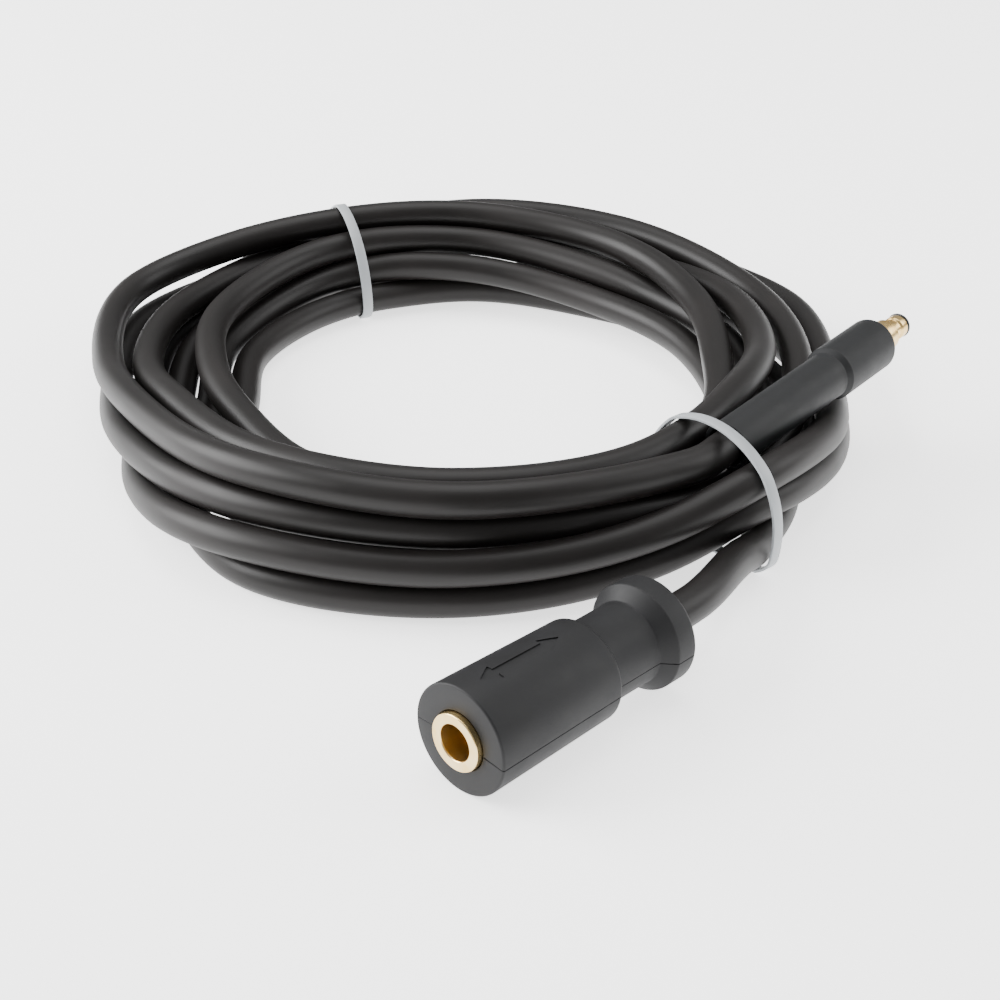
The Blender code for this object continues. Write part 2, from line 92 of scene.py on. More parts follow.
coupling = {
    "x": 0.1865,
    "mouthY": -0.185,
    "bodyDiameter": 0.0378,
    "rearDiameter": 0.0358,
    "bodyLength": 0.0552,
    "frontEdge": 0.0008,
    "shoulder": 0.0016,
    "mouthEdge": 0.0004,
    "waistCorner": 0.0006,
    "flareCorner": 0.0012,
    "rearEdge": 0.0016,
    "hoseHoleEdge": 0.0006,
    "hoseClearance": 0.0006,
    "waistDiameter": 0.0292,
    "waistLength": 0.0218,
    "flareLength": 0.0045,
    "flangeDiameter": 0.0380,
    "flangeLength": 0.0090,
    "travel": 0.008,
    "socketDiameter": 0.0196,
    "socketBore": 0.0124,
    "socketBoreDepth": 0.030,
    "socketLength": 0.046,
    "socketProud": 0.0022,
    "socketEdge": 0.0005,
    "grooveAt": 0.0125,
    "grooveSlope": 0.0003,
    "grooveLength": 0.0030,
    "grooveDepth": 0.0007,
    "boreEndShares": (0.62, 0.55),
    "boreEndSteps": (0.0040, 0.0015),
}

plugEnd = {
    "guardDiameter": 0.0190,
    "guardLength": 0.0750,
    "guardBore": 0.0152,
    "collarDiameter": 0.0220,
    "collarLength": 0.0350,
    "taperLength": 0.0035,
    "mouthDiameter": 0.0172,
    "collarStep": 0.0011,
    "collarStepCorner": 0.0010,
    "taperCorner": 0.0022,
    "endEdge": 0.0005,
    "boreStepFrom": 0.020,
    "boreStepTo": 0.024,
    "start": radians(-2.38),
    "radiusOut": 0.14634,
    "height": 0.0406,
    "heading": radians(95.58),
    "tilt": radians(2.33),
    "headDiameter": 0.0098,
    "shoulderDiameter": 0.0130,
    "shoulderLength": 0.0096,
    "neckDiameter": 0.0084,
    "neckLength": 0.0047,
    "headLength": 0.0071,
    "bore": 0.0044,
    "stemLength": 0.0300,
    "lip": 0.0008,
    "shoulderSlope": 0.0016,
    "ringThickness": 0.0016,
}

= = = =

* [Problem to solve] Show the data once more, exactly as it was written.

* [Full solution]
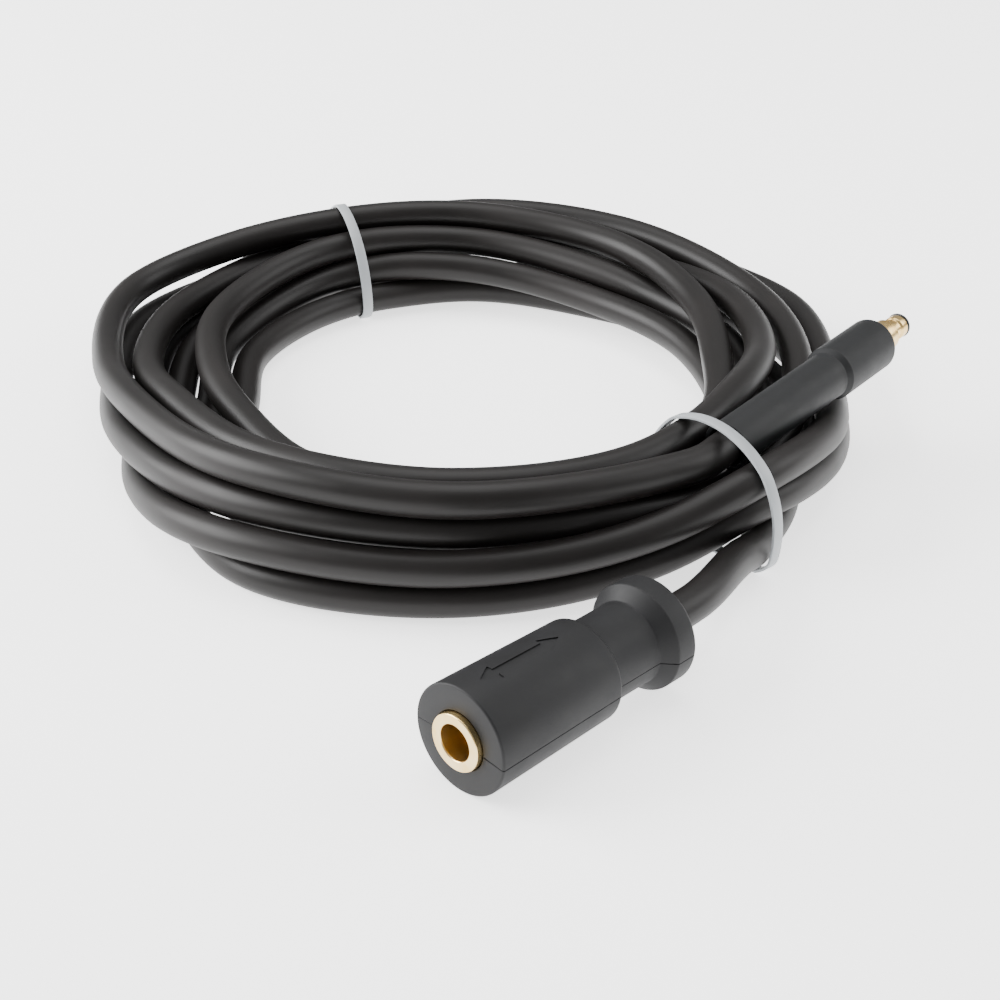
The Blender code for this object continues. Write part 2, from line 92 of scene.py on. More parts follow.
coupling = {
    "x": 0.1865,
    "mouthY": -0.185,
    "bodyDiameter": 0.0378,
    "rearDiameter": 0.0358,
    "bodyLength": 0.0552,
    "frontEdge": 0.0008,
    "shoulder": 0.0016,
    "mouthEdge": 0.0004,
    "waistCorner": 0.0006,
    "flareCorner": 0.0012,
    "rearEdge": 0.0016,
    "hoseHoleEdge": 0.0006,
    "hoseClearance": 0.0006,
    "waistDiameter": 0.0292,
    "waistLength": 0.0218,
    "flareLength": 0.0045,
    "flangeDiameter": 0.0380,
    "flangeLength": 0.0090,
    "travel": 0.008,
    "socketDiameter": 0.0196,
    "socketBore": 0.0124,
    "socketBoreDepth": 0.030,
    "socketLength": 0.046,
    "socketProud": 0.0022,
    "socketEdge": 0.0005,
    "grooveAt": 0.0125,
    "grooveSlope": 0.0003,
    "grooveLength": 0.0030,
    "grooveDepth": 0.0007,
    "boreEndShares": (0.62, 0.55),
    "boreEndSteps": (0.0040, 0.0015),
}

plugEnd = {
    "guardDiameter": 0.0190,
    "guardLength": 0.0750,
    "guardBore": 0.0152,
    "collarDiameter": 0.0220,
    "collarLength": 0.0350,
    "taperLength": 0.0035,
    "mouthDiameter": 0.0172,
    "collarStep": 0.0011,
    "collarStepCorner": 0.0010,
    "taperCorner": 0.0022,
    "endEdge": 0.0005,
    "boreStepFrom": 0.020,
    "boreStepTo": 0.024,
    "start": radians(-2.38),
    "radiusOut": 0.14634,
    "height": 0.0406,
    "heading": radians(95.58),
    "tilt": radians(2.33),
    "headDiameter": 0.0098,
    "shoulderDiameter": 0.0130,
    "shoulderLength": 0.0096,
    "neckDiameter": 0.0084,
    "neckLength": 0.0047,
    "headLength": 0.0071,
    "bore": 0.0044,
    "stemLength": 0.0300,
    "lip": 0.0008,
    "shoulderSlope": 0.0016,
    "ringThickness": 0.0016,
}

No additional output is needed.